After dinner concludes you gather your personal belongings and stand, making your way back to the front of the restaurant. As you approach the stone-column fireplace you see a few staff members standing by the fire, warming your party’s coats in preparation for your departure. As you take the coat, the maître-d’ walks with you to the porte-cochere where your car awaits, already warm, ready for you to take the wheel and be on your way. As you disengage the break and begin to drive away, it dawns on you that you were never handed a claim ticket for either your car or your coat.
Every decision made by Canlis Restaurant’s executive team and the 90-or-so staff members for whom they are responsible is rooted in a desire to be trustworthy, generous, and others-centered.
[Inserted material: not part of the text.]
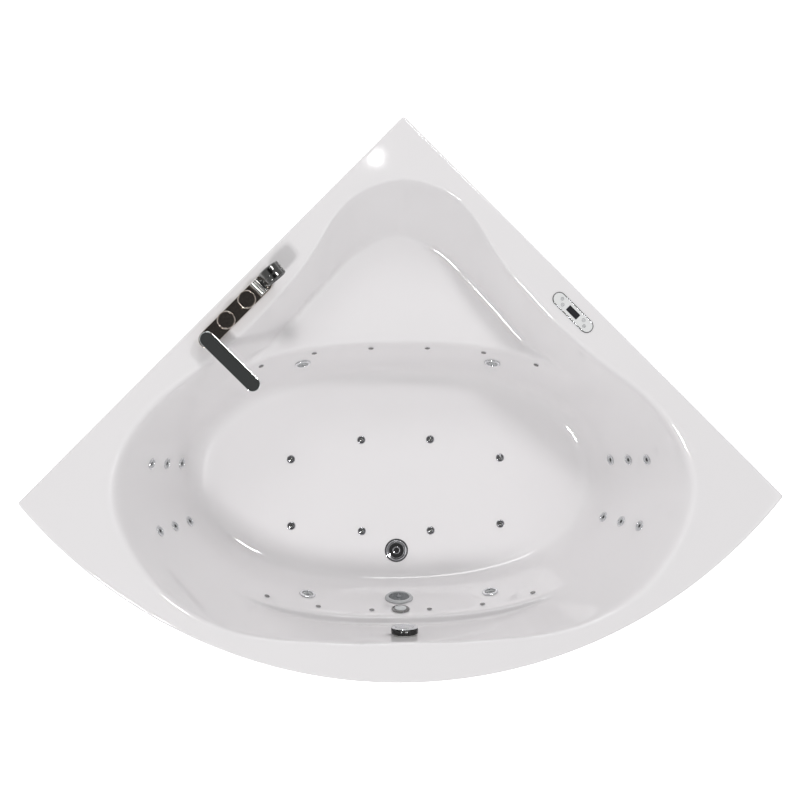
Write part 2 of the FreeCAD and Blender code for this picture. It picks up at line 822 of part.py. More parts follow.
apron_thickness = 4.0
apron_gap = 0.5
apron_bottom = 16.0
apron_flange = 18.0
bracket_places = [380.0, 1180.0]     # along each wall from the corner of the room
bracket_width = 60.0
bracket_thickness = 3.0
bracket_drop = 70.0
bracket_tongue = 22.0
bracket_hole_radius = 4.0
bracket_hole_drop = 45.0


def apron_panel():
    """Curved front panel with folded edges, tucked behind the lip."""
    outer = front_radius - shell_thickness - apron_gap
    top = rim_height - shell_thickness - apron_gap
    low = V(0, front_centre_y, apron_bottom)
    high = V(0, front_centre_y, top - apron_thickness)
    sheet = [
        tube(low, UP, front_radius, outer - apron_thickness, top - apron_bottom),
        tube(low, UP, front_radius, outer - apron_flange, apron_thickness),
        tube(high, UP, front_radius, outer - apron_flange, apron_thickness),
    ]
    keep = Part.Face(plan_outline(0).makeOffset2D(-shell_thickness - apron_gap)).extrude(V(0, 0, rim_height))
    return joined([ring.common(keep) for ring in sheet])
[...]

There are no valet or coat-check claim tickets because Canlis wants every guest to know that their trust is not misplaced and that they can depend on the restaurant’s staff to, through a commitment to genuinely and generously putting others first, protect each guest’s dining experience. While there are myriad differences between serving dinner, and performing a VE study, there is nonetheless much that VE facilitators can learn from the service staff at Canlis Restaurant. By adopting a trustworthy, generous, and others-centered approach to performing VE studies, the VE facilitator stands to strengthen VE team and client relationships, improve their final product or deliverables, and rehabilitate the public perception of VE.
As VE facilitators we recognize and appreciate the value of the work we do, and yet it can be easy (understandably so) to become discouraged by how our work is received by certain clients. Canlis provides a model for the value industry to follow that can help chart a path forward, not just in the context of individual studies, but for the entire industry as it continues to grow and evolve to meet client needs.
Stewart, Robert B. Value Optimization for Project and Performance Management. New Jersey: John Wiley & Sons, Inc., 2010. Print.
Ulla, Gabe. Mark Canlis on Maturity, Generosity, and Cool. Eater, 2012. Web.